#### Data provided ####
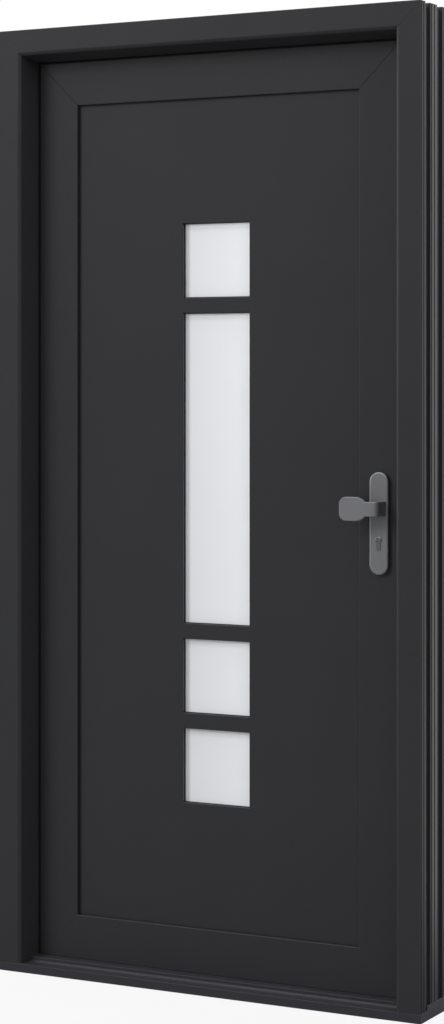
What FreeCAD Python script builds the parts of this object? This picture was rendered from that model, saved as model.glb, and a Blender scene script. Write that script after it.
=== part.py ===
import FreeCAD, Part
import math
import os
import sys

import Sketcher

# Front door set of mitred PVC profiles on a low aluminium threshold, one leaf that opens inwards.
# X runs to the right as seen from outside, Y inwards through the wall, Z up.
# The origin is the middle of the underside of the threshold, halfway through the frame's depth.
# Sections are drawn by two measures: the reach in from an outer edge, and the depth behind the front face.

SIZES = (
    # The outer frame
    ("frame_width", 1070), ("frame_height", 2190), ("frame_depth", 130),
    ("frame_face", 53), ("face_bevel_run", 6), ("face_bevel_depth", 5),
    ("stop_reach", 71), ("stop_depth", 61.5), ("rebate_floor", 50), ("frame_edge_round", 1.5),
    ("keep_groove_back", 38), ("keep_groove_wide", 20), ("keep_groove_deep", 5),
    # Grooves along the outer side of the frame: where each starts, its width and its depth.
    # The first two start from the front, the last four from the back, and the wide one lies between them.
    ("groove_a_at", 3), ("groove_a_wide", 6), ("groove_a_deep", 4),
    ("groove_b_at", 14), ("groove_b_wide", 6), ("groove_b_deep", 4),
    ("groove_c_at", 26), ("groove_c_end_back", 77), ("groove_c_deep", 7.5),
    ("groove_d_back", 73), ("groove_d_wide", 5), ("groove_d_deep", 4),
    ("groove_e_back", 57), ("groove_e_wide", 4.5), ("groove_e_deep", 3.5),
    ("groove_f_back", 40), ("groove_f_wide", 29), ("groove_f_deep", 7.5),
    ("groove_g_back", 6), ("groove_g_wide", 4), ("groove_g_deep", 3), ("groove_slope", 0.8),
    # The threshold
    ("threshold_front", 20), ("threshold_top", 31.5), ("threshold_step_at", 35.5), ("threshold_edge", 1),
    # The leaf
    ("leaf_set_back", 65), ("leaf_edge", 62.5), ("leaf_floor_gap", 5), ("member_width", 112.5),
    ("bottom_rail_face", 96.5), ("lip_thick", 6), ("lip_bevel", 1.5), ("panel_seat", 92),
    ("flange_overlap", 20), ("flange_thick", 15), ("seal_gap", 3), ("leaf_edge_round", 1),
    ("lock_groove_back", 37), ("lock_groove_wide", 16), ("lock_groove_deep", 3),
    # The infill panel, its panes and what holds them
    ("panel_thick", 44), ("panel_play", 2), ("gasket_thick", 3), ("gasket_inset", 1),
    ("pane_square", 169.5), ("pane_tall", 706), ("pane_gap", 34.5), ("pane_cover", 10), ("pane_play", 1),
    ("panel_lip", 9), ("opening_bevel", 1.5), ("glass_thick", 4), ("glass_space", 20),
    ("trim_cover", 7), ("trim_thick", 3), ("trim_bevel", 1.5),
    ("bead_width", 20), ("bead_upright", 6), ("bead_slope", 8),
    # Seals
    ("rest_gap", 0.3), ("stop_gasket_root", 64), ("stop_gasket_tip", 75), ("flange_gasket_inset", 2),
    ("flange_gasket_wide", 5), ("sweep_back", 52), ("sweep_wide", 10),
    # Handles and cylinder
    ("handle_in", 124), ("handle_height", 1096.5), ("plate_below", 144.5), ("plate_length", 224),
    ("plate_width", 44), ("plate_thick", 10), ("plate_bevel", 2.5),
    ("cylinder_below", 67.5), ("cylinder_radius", 8.5), ("cylinder_lobe", 5), ("cylinder_drop", 19.5),
    ("cylinder_proud", 2), ("cylinder_play", 0.3),
    ("keyway_wide", 2.2), ("keyway_high", 9), ("keyway_deep", 3),
    ("strap_high", 31), ("strap_thick", 8.5), ("strap_inner_bend", 4), ("strap_root", 17.5),
    ("pull_reach", 40), ("strap_bevel", 1.5),
    ("pad_start", 11.5), ("pad_length", 64), ("pad_high", 52.5), ("pad_corner", 17), ("pad_neck", 5),
    ("lever_high", 20), ("lever_thick", 11), ("lever_length", 125), ("lever_reach", 50),
    ("lever_inner_bend", 5), ("lever_bevel", 3), ("collar_radius", 13), ("collar_thick", 7),
    # Lock strip, bolts and keeps
    ("strip_thick", 2.5), ("strip_low_end", 143.5), ("strip_top_end", 147.5), ("latch_out", 2.5),
    ("latch_high", 34), ("latch_thick", 12), ("latch_nose", 8), ("bolt_high", 30),
    ("strike_high", 170), ("keep_high", 110), ("keep_low_end", 383.5), ("keep_top_end", 347.5),
    ("keep_hole_high", 60), ("keep_hole_wide", 12),
    # Holes for the screws that fix each jamb to the wall
    ("fixing_radius", 5.2), ("fixing_low_up", 200), ("fixing_top_down", 250),
    # Hinges
    ("hinge_axis_in", 40), ("hinge_axis_out", 13), ("hinge_radius", 10), ("hinge_high", 96),
    ("hinge_leaf_high", 32), ("hinge_play", 0.4), ("pin_radius", 4), ("pin_play", 0.05),
    ("pin_head", 6.5), ("pin_head_thick", 4), ("hinge_corner", 6),
    ("hinge_plate_thick", 5), ("hinge_plate_edge", 5), ("hinge_arm_wide", 10), ("hinge_arm_clear", 5.5),
    ("leaf_plate_clear", 12), ("leaf_plate_wide", 44), ("hinge_top_down", 245), ("hinge_low_up", 270),
)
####
(What you need to do) Please restate the whole listing word for word.

(Answer)
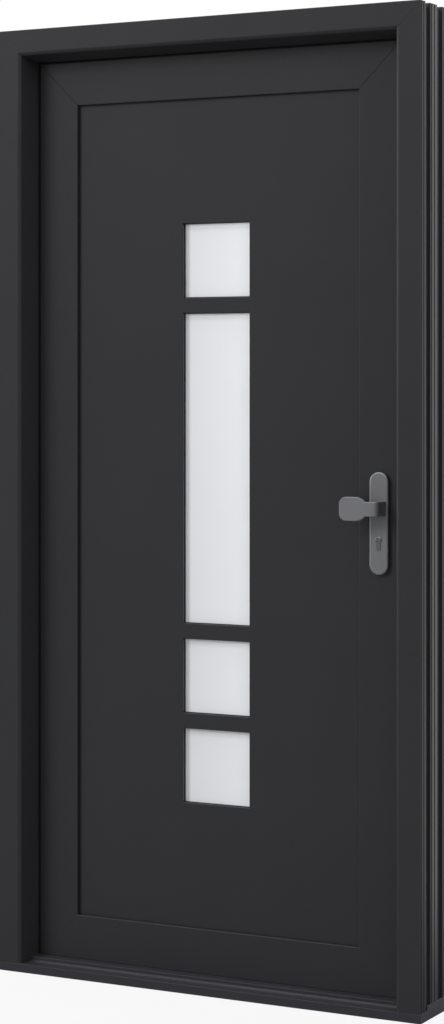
What FreeCAD Python script builds the parts of this object? This picture was rendered from that model, saved as model.glb, and a Blender scene script. Write that script after it.
=== part.py ===
import FreeCAD, Part
import math
import os
import sys

import Sketcher

# Front door set of mitred PVC profiles on a low aluminium threshold, one leaf that opens inwards.
# X runs to the right as seen from outside, Y inwards through the wall, Z up.
# The origin is the middle of the underside of the threshold, halfway through the frame's depth.
# Sections are drawn by two measures: the reach in from an outer edge, and the depth behind the front face.

SIZES = (
    # The outer frame
    ("frame_width", 1070), ("frame_height", 2190), ("frame_depth", 130),
    ("frame_face", 53), ("face_bevel_run", 6), ("face_bevel_depth", 5),
    ("stop_reach", 71), ("stop_depth", 61.5), ("rebate_floor", 50), ("frame_edge_round", 1.5),
    ("keep_groove_back", 38), ("keep_groove_wide", 20), ("keep_groove_deep", 5),
    # Grooves along the outer side of the frame: where each starts, its width and its depth.
    # The first two start from the front, the last four from the back, and the wide one lies between them.
    ("groove_a_at", 3), ("groove_a_wide", 6), ("groove_a_deep", 4),
    ("groove_b_at", 14), ("groove_b_wide", 6), ("groove_b_deep", 4),
    ("groove_c_at", 26), ("groove_c_end_back", 77), ("groove_c_deep", 7.5),
    ("groove_d_back", 73), ("groove_d_wide", 5), ("groove_d_deep", 4),
    ("groove_e_back", 57), ("groove_e_wide", 4.5), ("groove_e_deep", 3.5),
    ("groove_f_back", 40), ("groove_f_wide", 29), ("groove_f_deep", 7.5),
    ("groove_g_back", 6), ("groove_g_wide", 4), ("groove_g_deep", 3), ("groove_slope", 0.8),
    # The threshold
    ("threshold_front", 20), ("threshold_top", 31.5), ("threshold_step_at", 35.5), ("threshold_edge", 1),
    # The leaf
    ("leaf_set_back", 65), ("leaf_edge", 62.5), ("leaf_floor_gap", 5), ("member_width", 112.5),
    ("bottom_rail_face", 96.5), ("lip_thick", 6), ("lip_bevel", 1.5), ("panel_seat", 92),
    ("flange_overlap", 20), ("flange_thick", 15), ("seal_gap", 3), ("leaf_edge_round", 1),
    ("lock_groove_back", 37), ("lock_groove_wide", 16), ("lock_groove_deep", 3),
    # The infill panel, its panes and what holds them
    ("panel_thick", 44), ("panel_play", 2), ("gasket_thick", 3), ("gasket_inset", 1),
    ("pane_square", 169.5), ("pane_tall", 706), ("pane_gap", 34.5), ("pane_cover", 10), ("pane_play", 1),
    ("panel_lip", 9), ("opening_bevel", 1.5), ("glass_thick", 4), ("glass_space", 20),
    ("trim_cover", 7), ("trim_thick", 3), ("trim_bevel", 1.5),
    ("bead_width", 20), ("bead_upright", 6), ("bead_slope", 8),
    # Seals
    ("rest_gap", 0.3), ("stop_gasket_root", 64), ("stop_gasket_tip", 75), ("flange_gasket_inset", 2),
    ("flange_gasket_wide", 5), ("sweep_back", 52), ("sweep_wide", 10),
    # Handles and cylinder
    ("handle_in", 124), ("handle_height", 1096.5), ("plate_below", 144.5), ("plate_length", 224),
    ("plate_width", 44), ("plate_thick", 10), ("plate_bevel", 2.5),
    ("cylinder_below", 67.5), ("cylinder_radius", 8.5), ("cylinder_lobe", 5), ("cylinder_drop", 19.5),
    ("cylinder_proud", 2), ("cylinder_play", 0.3),
    ("keyway_wide", 2.2), ("keyway_high", 9), ("keyway_deep", 3),
    ("strap_high", 31), ("strap_thick", 8.5), ("strap_inner_bend", 4), ("strap_root", 17.5),
    ("pull_reach", 40), ("strap_bevel", 1.5),
    ("pad_start", 11.5), ("pad_length", 64), ("pad_high", 52.5), ("pad_corner", 17), ("pad_neck", 5),
    ("lever_high", 20), ("lever_thick", 11), ("lever_length", 125), ("lever_reach", 50),
    ("lever_inner_bend", 5), ("lever_bevel", 3), ("collar_radius", 13), ("collar_thick", 7),
    # Lock strip, bolts and keeps
    ("strip_thick", 2.5), ("strip_low_end", 143.5), ("strip_top_end", 147.5), ("latch_out", 2.5),
    ("latch_high", 34), ("latch_thick", 12), ("latch_nose", 8), ("bolt_high", 30),
    ("strike_high", 170), ("keep_high", 110), ("keep_low_end", 383.5), ("keep_top_end", 347.5),
    ("keep_hole_high", 60), ("keep_hole_wide", 12),
    # Holes for the screws that fix each jamb to the wall
    ("fixing_radius", 5.2), ("fixing_low_up", 200), ("fixing_top_down", 250),
    # Hinges
    ("hinge_axis_in", 40), ("hinge_axis_out", 13), ("hinge_radius", 10), ("hinge_high", 96),
    ("hinge_leaf_high", 32), ("hinge_play", 0.4), ("pin_radius", 4), ("pin_play", 0.05),
    ("pin_head", 6.5), ("pin_head_thick", 4), ("hinge_corner", 6),
    ("hinge_plate_thick", 5), ("hinge_plate_edge", 5), ("hinge_arm_wide", 10), ("hinge_arm_clear", 5.5),
    ("leaf_plate_clear", 12), ("leaf_plate_wide", 44), ("hinge_top_down", 245), ("hinge_low_up", 270),
)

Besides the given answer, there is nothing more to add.